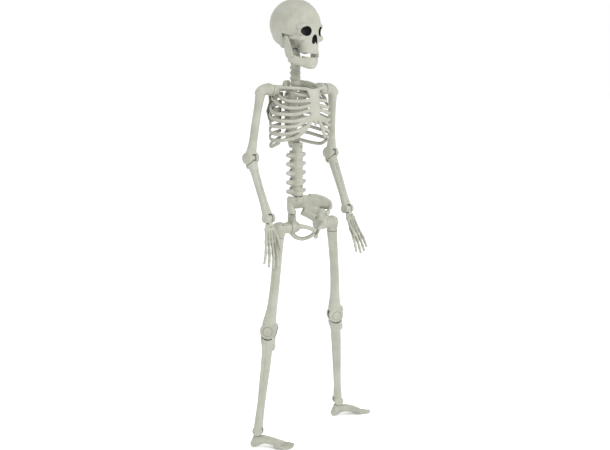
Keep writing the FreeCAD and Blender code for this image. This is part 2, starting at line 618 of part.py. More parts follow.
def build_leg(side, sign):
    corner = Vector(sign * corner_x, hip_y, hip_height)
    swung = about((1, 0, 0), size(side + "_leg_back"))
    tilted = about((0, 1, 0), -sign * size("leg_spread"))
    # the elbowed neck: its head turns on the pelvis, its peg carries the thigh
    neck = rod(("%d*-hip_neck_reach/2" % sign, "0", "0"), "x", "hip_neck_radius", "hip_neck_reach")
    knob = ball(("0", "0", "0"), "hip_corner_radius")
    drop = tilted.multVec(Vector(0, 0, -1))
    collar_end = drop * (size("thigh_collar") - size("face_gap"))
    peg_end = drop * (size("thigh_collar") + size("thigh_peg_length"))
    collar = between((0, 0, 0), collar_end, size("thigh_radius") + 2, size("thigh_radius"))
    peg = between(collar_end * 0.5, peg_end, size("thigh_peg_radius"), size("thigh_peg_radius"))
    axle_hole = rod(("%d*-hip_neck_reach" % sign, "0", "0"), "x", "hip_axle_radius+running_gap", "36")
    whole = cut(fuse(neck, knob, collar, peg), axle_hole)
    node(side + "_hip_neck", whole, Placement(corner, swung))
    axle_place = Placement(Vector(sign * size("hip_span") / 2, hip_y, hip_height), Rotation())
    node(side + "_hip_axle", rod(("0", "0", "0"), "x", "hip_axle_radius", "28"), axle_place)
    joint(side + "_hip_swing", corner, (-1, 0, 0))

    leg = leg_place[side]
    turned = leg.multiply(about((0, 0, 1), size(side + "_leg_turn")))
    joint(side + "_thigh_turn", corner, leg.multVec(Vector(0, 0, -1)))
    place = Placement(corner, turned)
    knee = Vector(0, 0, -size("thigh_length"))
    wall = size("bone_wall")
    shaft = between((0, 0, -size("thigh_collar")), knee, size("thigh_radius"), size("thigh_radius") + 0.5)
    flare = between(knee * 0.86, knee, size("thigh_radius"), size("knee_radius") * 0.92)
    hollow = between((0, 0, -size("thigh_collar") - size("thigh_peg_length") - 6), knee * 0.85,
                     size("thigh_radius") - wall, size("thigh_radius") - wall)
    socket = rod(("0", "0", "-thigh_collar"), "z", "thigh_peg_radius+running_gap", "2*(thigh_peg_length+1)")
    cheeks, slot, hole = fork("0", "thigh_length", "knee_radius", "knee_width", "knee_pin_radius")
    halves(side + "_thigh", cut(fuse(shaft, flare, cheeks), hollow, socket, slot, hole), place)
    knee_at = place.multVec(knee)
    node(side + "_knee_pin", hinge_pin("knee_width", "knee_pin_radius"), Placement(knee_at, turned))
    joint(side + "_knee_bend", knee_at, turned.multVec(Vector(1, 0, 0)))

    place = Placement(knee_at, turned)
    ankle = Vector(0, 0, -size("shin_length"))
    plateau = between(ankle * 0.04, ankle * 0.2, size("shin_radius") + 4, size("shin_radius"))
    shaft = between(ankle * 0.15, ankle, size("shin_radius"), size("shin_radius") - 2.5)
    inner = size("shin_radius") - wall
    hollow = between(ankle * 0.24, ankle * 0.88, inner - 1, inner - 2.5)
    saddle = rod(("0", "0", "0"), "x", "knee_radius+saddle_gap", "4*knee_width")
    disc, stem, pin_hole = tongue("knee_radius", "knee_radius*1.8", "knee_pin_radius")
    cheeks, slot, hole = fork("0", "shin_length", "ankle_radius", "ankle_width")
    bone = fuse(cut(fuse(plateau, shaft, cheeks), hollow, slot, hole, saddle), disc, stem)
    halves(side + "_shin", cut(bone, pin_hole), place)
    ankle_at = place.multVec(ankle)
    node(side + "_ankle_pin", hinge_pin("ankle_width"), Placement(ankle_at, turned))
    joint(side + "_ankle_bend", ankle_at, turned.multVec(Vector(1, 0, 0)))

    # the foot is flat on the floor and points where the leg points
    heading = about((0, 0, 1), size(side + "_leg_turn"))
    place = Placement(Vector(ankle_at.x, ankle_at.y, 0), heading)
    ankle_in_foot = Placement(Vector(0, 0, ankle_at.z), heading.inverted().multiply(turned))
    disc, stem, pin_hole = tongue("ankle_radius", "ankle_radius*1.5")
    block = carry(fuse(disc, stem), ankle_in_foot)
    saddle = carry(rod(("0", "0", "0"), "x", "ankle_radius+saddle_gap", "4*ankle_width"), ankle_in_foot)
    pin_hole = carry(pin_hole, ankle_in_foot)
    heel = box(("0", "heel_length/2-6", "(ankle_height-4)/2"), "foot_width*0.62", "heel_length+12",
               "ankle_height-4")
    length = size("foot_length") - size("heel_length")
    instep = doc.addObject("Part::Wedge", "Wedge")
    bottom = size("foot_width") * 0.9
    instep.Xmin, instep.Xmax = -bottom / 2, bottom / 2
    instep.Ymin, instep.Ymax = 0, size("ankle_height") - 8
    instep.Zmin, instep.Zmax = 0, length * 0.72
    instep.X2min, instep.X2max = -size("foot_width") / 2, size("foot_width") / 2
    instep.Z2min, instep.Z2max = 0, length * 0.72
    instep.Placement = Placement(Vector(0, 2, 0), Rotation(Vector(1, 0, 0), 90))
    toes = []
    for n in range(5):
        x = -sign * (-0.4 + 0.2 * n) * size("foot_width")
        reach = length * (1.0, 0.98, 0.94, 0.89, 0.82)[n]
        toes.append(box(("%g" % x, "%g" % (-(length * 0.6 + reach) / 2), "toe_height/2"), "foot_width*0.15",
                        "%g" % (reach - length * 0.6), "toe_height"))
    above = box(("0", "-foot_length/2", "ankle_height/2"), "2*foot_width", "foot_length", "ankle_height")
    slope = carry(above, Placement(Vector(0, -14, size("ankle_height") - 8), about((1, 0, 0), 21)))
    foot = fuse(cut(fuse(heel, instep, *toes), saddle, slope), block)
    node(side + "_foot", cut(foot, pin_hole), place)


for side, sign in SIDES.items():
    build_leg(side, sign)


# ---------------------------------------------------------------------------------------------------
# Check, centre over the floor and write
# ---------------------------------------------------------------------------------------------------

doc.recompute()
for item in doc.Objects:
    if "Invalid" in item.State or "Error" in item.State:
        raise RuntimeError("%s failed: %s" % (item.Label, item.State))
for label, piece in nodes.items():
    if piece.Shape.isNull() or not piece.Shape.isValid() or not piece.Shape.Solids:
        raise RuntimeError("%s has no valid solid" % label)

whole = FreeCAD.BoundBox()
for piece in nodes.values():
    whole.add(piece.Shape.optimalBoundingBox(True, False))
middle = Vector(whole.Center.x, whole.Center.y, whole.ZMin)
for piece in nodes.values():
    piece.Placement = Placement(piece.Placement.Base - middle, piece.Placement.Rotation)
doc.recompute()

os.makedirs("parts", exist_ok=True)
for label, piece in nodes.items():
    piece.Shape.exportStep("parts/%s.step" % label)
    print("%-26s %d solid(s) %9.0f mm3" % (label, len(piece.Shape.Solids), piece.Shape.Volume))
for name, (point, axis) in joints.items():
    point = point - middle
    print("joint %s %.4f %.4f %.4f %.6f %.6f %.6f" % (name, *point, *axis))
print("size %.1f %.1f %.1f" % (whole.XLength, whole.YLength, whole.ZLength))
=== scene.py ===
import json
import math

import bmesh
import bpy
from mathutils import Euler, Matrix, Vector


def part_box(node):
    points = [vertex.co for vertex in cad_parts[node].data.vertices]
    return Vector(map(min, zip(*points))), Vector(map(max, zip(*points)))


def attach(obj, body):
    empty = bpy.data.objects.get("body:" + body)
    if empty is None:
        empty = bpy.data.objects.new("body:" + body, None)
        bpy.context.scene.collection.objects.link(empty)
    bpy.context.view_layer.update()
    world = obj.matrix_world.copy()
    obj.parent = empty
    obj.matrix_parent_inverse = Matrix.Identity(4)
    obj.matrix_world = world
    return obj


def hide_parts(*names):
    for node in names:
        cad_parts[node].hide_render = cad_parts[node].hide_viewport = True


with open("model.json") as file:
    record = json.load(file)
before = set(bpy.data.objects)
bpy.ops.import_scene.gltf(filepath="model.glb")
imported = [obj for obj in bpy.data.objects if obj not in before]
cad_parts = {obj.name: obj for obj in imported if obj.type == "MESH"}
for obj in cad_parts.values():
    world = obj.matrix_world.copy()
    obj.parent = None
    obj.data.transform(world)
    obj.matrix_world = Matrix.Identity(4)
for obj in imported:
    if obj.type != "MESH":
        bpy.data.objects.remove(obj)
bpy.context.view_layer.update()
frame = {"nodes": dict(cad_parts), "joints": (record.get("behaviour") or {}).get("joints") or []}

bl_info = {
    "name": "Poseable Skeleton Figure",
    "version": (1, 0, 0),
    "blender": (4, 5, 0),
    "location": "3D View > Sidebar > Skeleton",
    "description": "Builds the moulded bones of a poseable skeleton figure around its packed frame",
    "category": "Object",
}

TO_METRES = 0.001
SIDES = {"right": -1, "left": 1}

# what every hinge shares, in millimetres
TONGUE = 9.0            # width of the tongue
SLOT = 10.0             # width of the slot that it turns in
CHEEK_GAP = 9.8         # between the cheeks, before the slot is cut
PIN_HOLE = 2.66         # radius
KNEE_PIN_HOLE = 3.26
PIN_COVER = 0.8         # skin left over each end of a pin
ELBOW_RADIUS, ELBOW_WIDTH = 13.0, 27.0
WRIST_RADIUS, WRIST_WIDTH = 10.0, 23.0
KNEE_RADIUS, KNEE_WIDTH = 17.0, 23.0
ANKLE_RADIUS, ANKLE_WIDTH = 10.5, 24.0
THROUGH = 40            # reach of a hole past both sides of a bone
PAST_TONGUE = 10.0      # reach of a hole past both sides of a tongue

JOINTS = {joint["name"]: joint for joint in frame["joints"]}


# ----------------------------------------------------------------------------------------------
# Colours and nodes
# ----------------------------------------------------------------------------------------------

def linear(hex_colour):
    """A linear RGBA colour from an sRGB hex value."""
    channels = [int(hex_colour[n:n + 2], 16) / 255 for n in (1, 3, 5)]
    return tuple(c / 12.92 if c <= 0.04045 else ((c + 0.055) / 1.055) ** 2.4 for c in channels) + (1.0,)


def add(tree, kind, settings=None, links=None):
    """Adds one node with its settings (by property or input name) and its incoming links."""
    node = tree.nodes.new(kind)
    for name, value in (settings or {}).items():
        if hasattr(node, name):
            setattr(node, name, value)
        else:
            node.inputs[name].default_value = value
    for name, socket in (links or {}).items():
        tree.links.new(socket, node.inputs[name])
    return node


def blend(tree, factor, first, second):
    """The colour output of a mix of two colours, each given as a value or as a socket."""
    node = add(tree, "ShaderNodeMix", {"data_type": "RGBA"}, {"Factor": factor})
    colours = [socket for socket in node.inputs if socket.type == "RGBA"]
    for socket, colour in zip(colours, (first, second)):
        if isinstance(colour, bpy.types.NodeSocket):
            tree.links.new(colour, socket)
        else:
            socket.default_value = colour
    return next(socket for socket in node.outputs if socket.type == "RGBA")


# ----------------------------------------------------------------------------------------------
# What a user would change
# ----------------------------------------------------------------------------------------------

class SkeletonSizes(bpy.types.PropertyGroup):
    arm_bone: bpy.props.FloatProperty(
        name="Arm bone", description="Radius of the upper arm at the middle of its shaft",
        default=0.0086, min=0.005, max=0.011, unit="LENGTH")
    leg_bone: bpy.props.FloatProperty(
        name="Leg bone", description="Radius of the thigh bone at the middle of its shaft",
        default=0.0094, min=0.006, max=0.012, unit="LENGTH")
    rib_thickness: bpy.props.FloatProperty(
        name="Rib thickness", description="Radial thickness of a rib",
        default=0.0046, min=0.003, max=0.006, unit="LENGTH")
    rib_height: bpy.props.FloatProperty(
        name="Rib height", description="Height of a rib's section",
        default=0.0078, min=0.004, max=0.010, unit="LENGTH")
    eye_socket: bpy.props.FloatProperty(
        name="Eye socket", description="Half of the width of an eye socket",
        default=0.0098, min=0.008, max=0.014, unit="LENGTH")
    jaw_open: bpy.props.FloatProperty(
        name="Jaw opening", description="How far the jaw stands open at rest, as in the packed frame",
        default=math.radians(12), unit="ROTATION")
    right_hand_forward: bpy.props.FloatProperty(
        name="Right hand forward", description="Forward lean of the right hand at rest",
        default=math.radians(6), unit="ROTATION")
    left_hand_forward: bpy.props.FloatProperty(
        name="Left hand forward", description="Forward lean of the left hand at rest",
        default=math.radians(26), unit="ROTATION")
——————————
Only the lines from the one containing "middle = Vector(whole.Center.x, whole.Center.y, whole.ZMin)" through the one containing "obj.matrix_world = world" are to be retyped, both boundary lines included, with no other material.

middle = Vector(whole.Center.x, whole.Center.y, whole.ZMin)
for piece in nodes.values():
    piece.Placement = Placement(piece.Placement.Base - middle, piece.Placement.Rotation)
doc.recompute()

os.makedirs("parts", exist_ok=True)
for label, piece in nodes.items():
    piece.Shape.exportStep("parts/%s.step" % label)
    print("%-26s %d solid(s) %9.0f mm3" % (label, len(piece.Shape.Solids), piece.Shape.Volume))
for name, (point, axis) in joints.items():
    point = point - middle
    print("joint %s %.4f %.4f %.4f %.6f %.6f %.6f" % (name, *point, *axis))
print("size %.1f %.1f %.1f" % (whole.XLength, whole.YLength, whole.ZLength))
=== scene.py ===
import json
import math

import bmesh
import bpy
from mathutils import Euler, Matrix, Vector


def part_box(node):
    points = [vertex.co for vertex in cad_parts[node].data.vertices]
    return Vector(map(min, zip(*points))), Vector(map(max, zip(*points)))


def attach(obj, body):
    empty = bpy.data.objects.get("body:" + body)
    if empty is None:
        empty = bpy.data.objects.new("body:" + body, None)
        bpy.context.scene.collection.objects.link(empty)
    bpy.context.view_layer.update()
    world = obj.matrix_world.copy()
    obj.parent = empty
    obj.matrix_parent_inverse = Matrix.Identity(4)
    obj.matrix_world = world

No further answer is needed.